Возможно, причиной была Мария Николаевна Смит – родственница жены Энгельгардта, жившая в его семье, молодая, очень привлекательная француженка. Она недавно овдовела и теперь ждала ребенка от покойного мужа. Это не остановило Пушкина, который посвятил Марии Смит несколько стихотворений, которые стали известны и другим лицеистам. Они с удовольствием распевали их на популярные мотивчики. Посвящено Марии было и довольно нескромное стихотворение «К молодой вдове», в котором автор намекал на имевшую место близость с красавицей: «Почему, когда вкушаю/ Быстрый обморок любви, / Иногда я замечаю / Слезы тайные твои?»

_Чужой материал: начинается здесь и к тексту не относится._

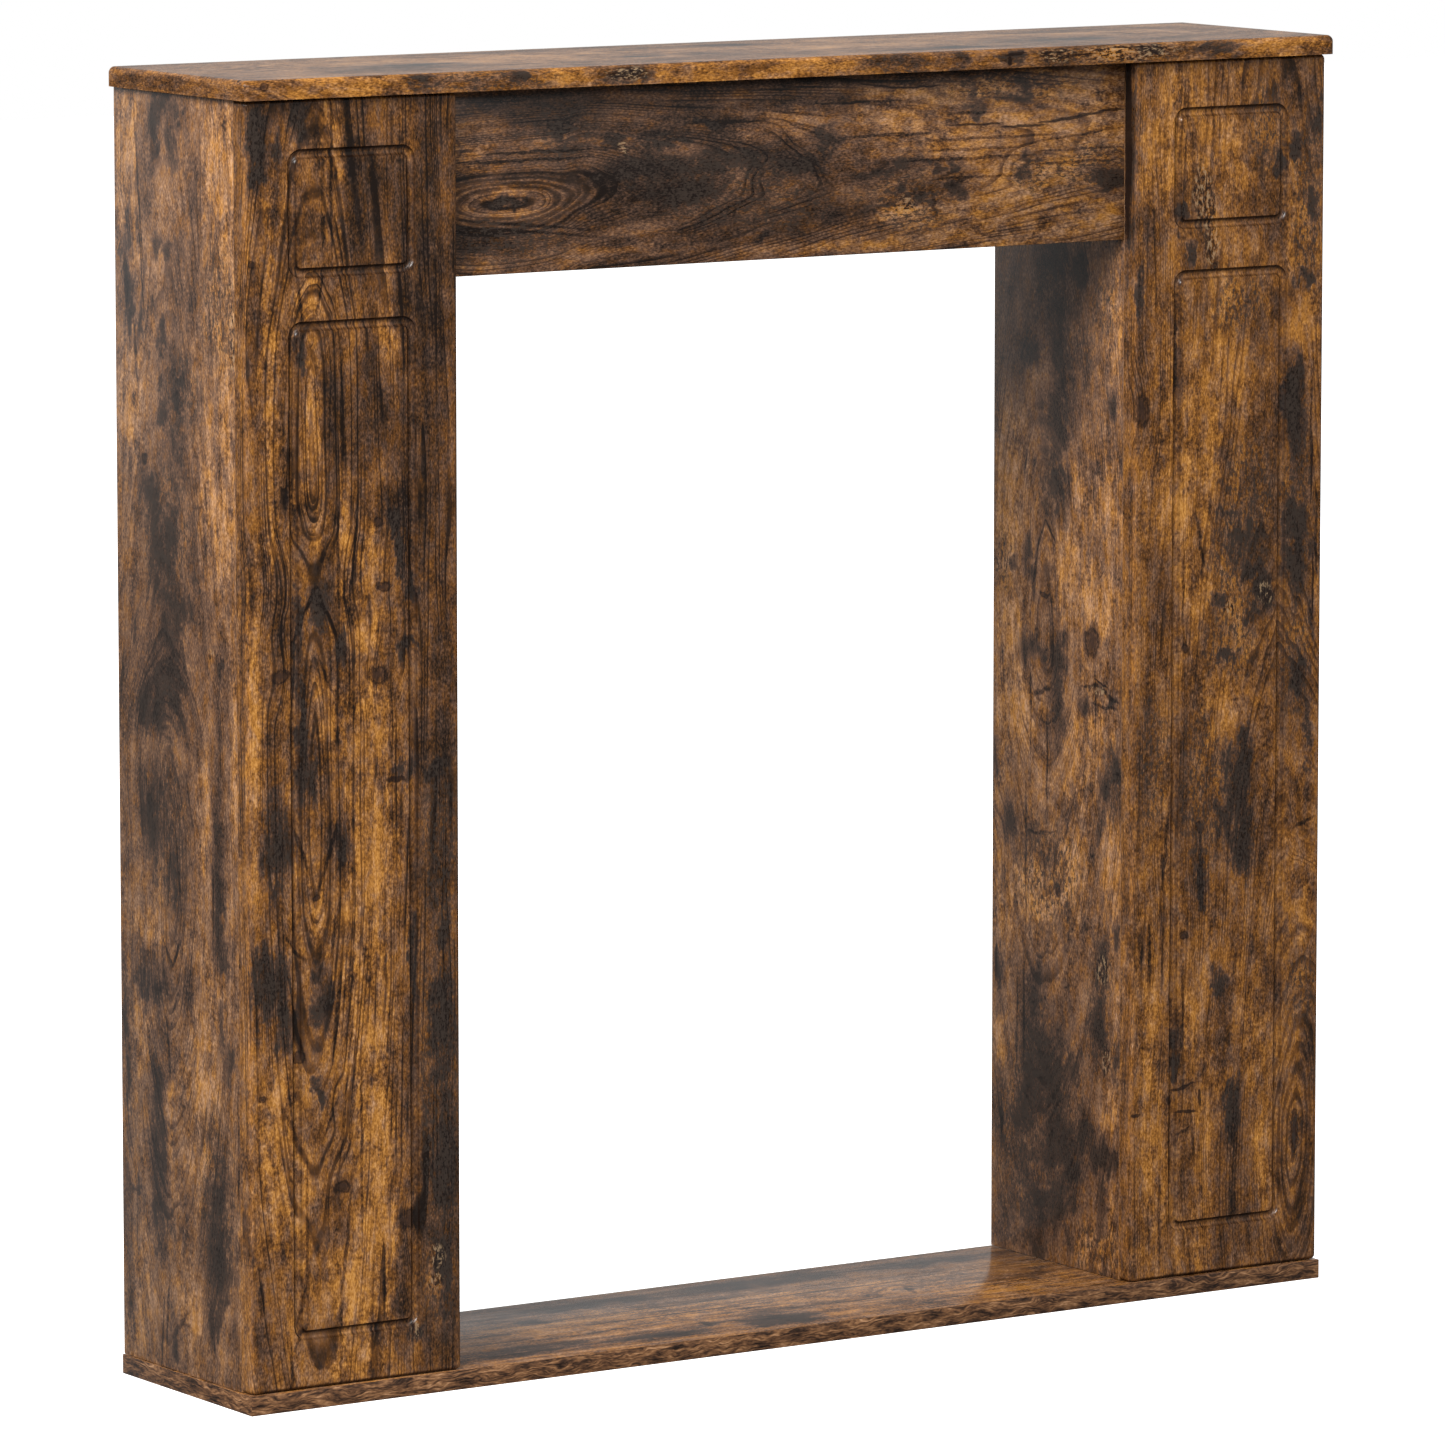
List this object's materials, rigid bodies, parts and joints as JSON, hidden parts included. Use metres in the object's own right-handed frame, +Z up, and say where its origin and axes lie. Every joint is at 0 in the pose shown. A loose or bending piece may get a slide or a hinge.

Стихотворение попало в руки Энгельгардта. Чтобы прервать связь родственницы с учащимся лицея, он поспешил отправить ее из Царского Села.
Первые влюбленности
Пушкин взрослел. В нем рано проснулись взрослые желания: Александр начал влюбляться с одиннадцатилетнего возраста. Прелестные фрейлины императорского двора, юные сестры друзей по Лицею вызывали в нем и чувственные желания, и поэтическое вдохновение.
Лицеист Комовский вспоминал: «Первую платоническую любовь, истинно поэтическую любовь, возбудила в Пушкине Екатерина Павловна Бакунина, фрейлина, сестра одного из лицеистов. Она часто навещала своего брата и всегда приезжала на лицейские балы… Прелестное лицо ее, дивный стан и очаровательное обращение производили восторг во всей лицейской молодежи».
Пушкин писал о ней в своем дневнике: «Я счастлив был… нет, я вчера не был счастлив… как она мила была! как черное платье пристало к милой Бакуниной! но я не видел ее 18 часов – ах!.. Но я был счастлив 5 минут».[24]